PROBLEM STATEMENT: Write out only the lines running from the one that contains "for node in" to the end of the material, both ends included.

--- SUPPLIED DATA ---

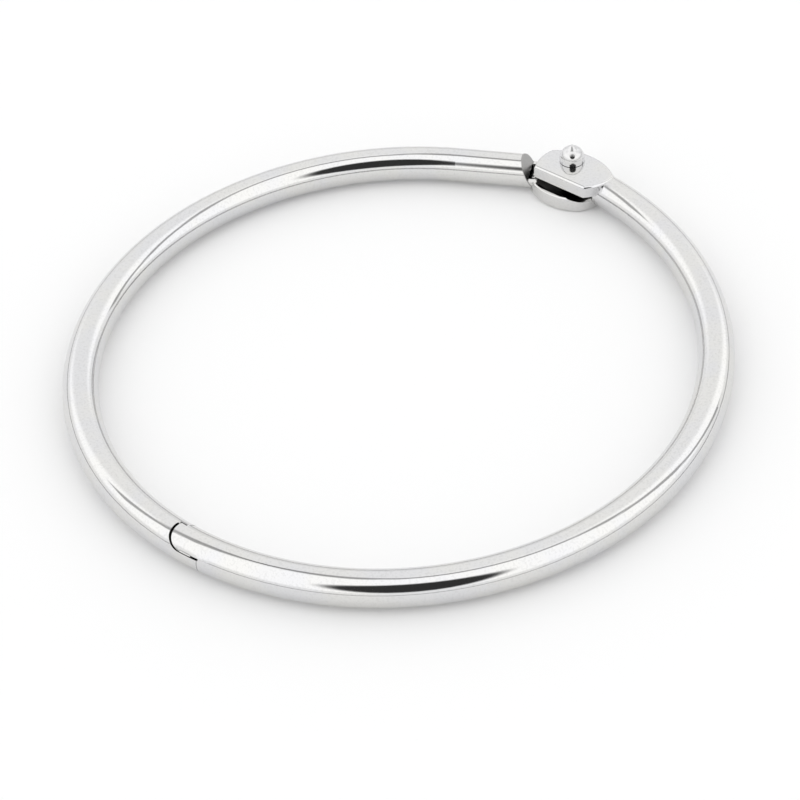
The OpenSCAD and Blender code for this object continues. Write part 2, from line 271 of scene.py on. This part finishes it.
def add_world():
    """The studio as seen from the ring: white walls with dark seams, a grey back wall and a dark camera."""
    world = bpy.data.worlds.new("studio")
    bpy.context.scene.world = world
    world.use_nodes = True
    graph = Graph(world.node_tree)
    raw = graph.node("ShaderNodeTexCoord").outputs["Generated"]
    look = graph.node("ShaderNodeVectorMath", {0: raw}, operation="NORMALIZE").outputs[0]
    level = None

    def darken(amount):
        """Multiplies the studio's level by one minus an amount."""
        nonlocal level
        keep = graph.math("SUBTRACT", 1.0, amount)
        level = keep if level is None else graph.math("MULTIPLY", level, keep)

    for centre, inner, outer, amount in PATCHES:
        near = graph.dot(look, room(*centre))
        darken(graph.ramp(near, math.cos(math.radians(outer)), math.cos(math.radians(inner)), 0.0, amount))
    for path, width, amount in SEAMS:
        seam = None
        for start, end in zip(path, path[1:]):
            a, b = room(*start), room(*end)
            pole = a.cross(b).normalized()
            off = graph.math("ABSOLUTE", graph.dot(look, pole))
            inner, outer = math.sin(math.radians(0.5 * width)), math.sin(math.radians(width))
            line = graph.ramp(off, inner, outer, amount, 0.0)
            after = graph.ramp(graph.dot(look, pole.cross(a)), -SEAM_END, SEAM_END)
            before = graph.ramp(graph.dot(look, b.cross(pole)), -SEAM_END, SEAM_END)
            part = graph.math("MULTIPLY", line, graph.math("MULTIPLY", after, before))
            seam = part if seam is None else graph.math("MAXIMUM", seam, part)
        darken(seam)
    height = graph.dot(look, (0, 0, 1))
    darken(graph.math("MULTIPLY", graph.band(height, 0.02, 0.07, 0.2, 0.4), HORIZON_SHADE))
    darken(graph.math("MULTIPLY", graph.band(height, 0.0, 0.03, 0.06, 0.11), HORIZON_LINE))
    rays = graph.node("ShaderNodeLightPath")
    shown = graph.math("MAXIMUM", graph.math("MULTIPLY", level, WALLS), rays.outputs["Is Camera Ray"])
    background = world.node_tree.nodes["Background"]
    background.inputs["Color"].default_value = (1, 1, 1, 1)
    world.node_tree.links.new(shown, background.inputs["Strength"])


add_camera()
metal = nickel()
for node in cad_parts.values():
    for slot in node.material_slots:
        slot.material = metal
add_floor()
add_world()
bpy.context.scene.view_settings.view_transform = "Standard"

---

EXERCISE OUTPUT:
for node in cad_parts.values():
    for slot in node.material_slots:
        slot.material = metal
add_floor()
add_world()
bpy.context.scene.view_settings.view_transform = "Standard"